La interpretación del rumbo de los acontecimientos en Alemania e Italia que se brinda en este libro es muy diferente de la que han dado la mayor parte de los observadores extranjeros y la mayoría de los exiliados de aquellos países. Pero si esta interpretación es correcta, explicará también por qué a las personas, como la mayoría de los exiliados y los corresponsales en el extranjero de los periódicos ingleses y americanos, que sostienen las opiniones socialistas que ahora predominan, les es casi imposible ver aquellos acontecimientos en su perspectiva propia
[2]
. La superficial y errónea opinión que sólo ve en el nacionalsocialismo una reacción fomentada por todos aquellos que sentían sus privilegios o intereses amenazados por el avance del socialismo, era naturalmente sostenida por quienes, aunque participaron activamente algún tiempo en el movimiento de ideas que ha conducido al nacionalsocialismo, se detuvieron en algún punto de esta evolución y, al enfrentarse así con los nazis, se vieron forzados a abandonar su país.
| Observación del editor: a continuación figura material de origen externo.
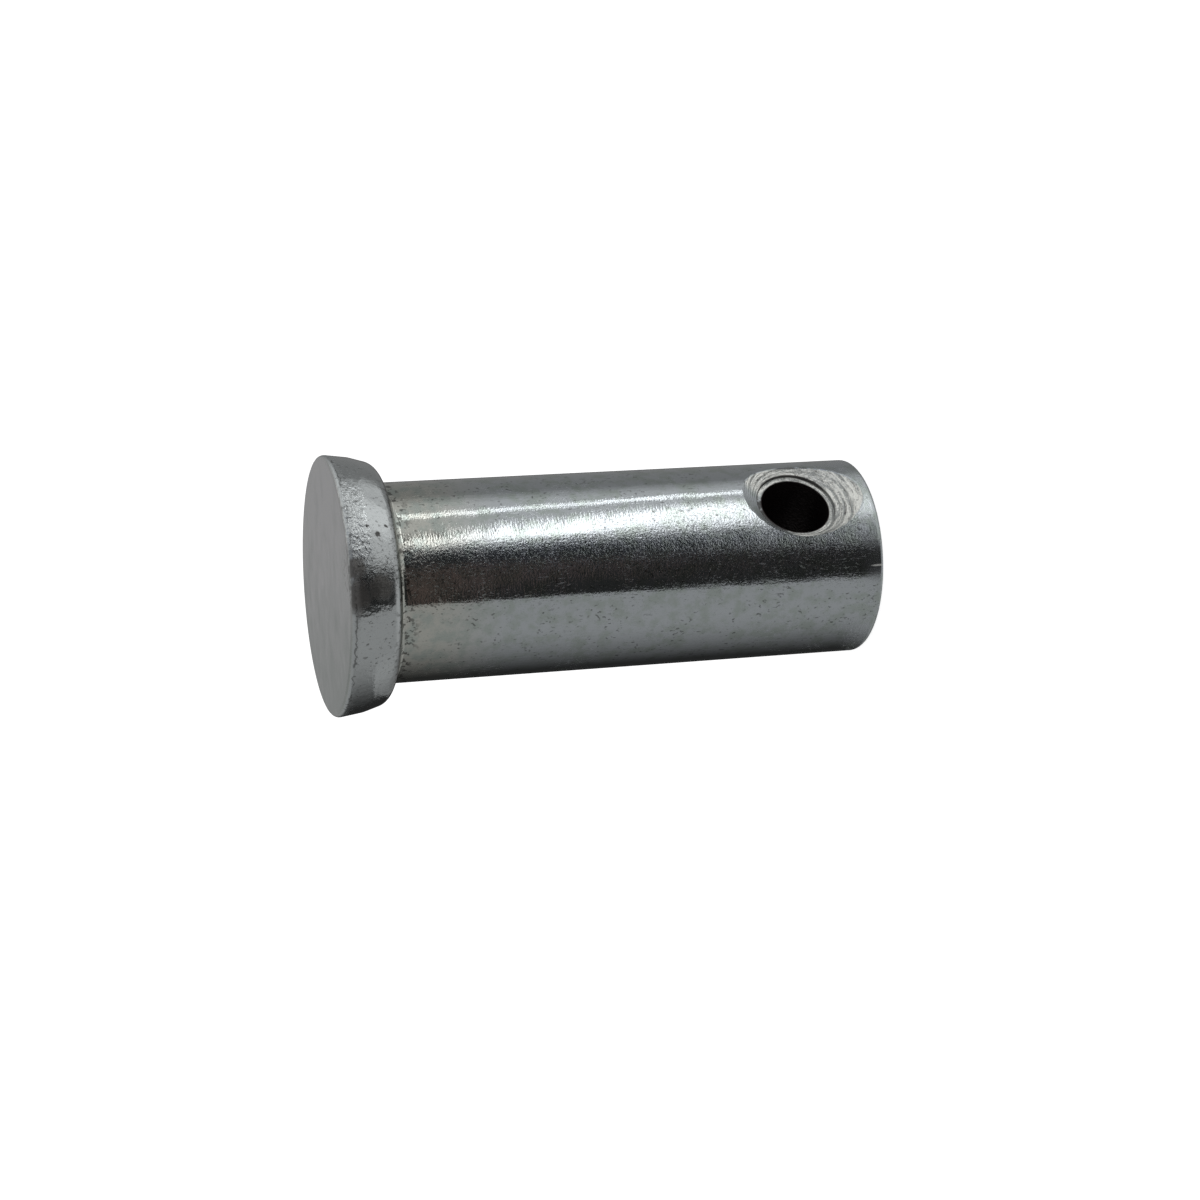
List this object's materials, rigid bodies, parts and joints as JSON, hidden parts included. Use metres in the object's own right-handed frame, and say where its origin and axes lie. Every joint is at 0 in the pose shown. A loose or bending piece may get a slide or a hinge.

Pero el hecho de haber sido numéricamente la única oposición importante a los nazis no significa sino que, en el sentido más amplio, todos los alemanes se habían hecho socialistas, y el liberalismo, en el viejo sentido, había sido expulsado por el socialismo. Como esperamos demostrar, el conflicto existente en Alemania entre la «derecha» nacionalsocialista y las «izquierdas» es el tipo de conflicto que surge siempre entre facciones socialistas rivales. Si esta interpretación es correcta, significa, pues, que muchos de estos refugiados socialistas, al aferrarse a sus ideas, ayudan ahora, aunque con la mejor voluntad del mundo, a llevar a su país de adopción por el camino que ha seguido Alemania.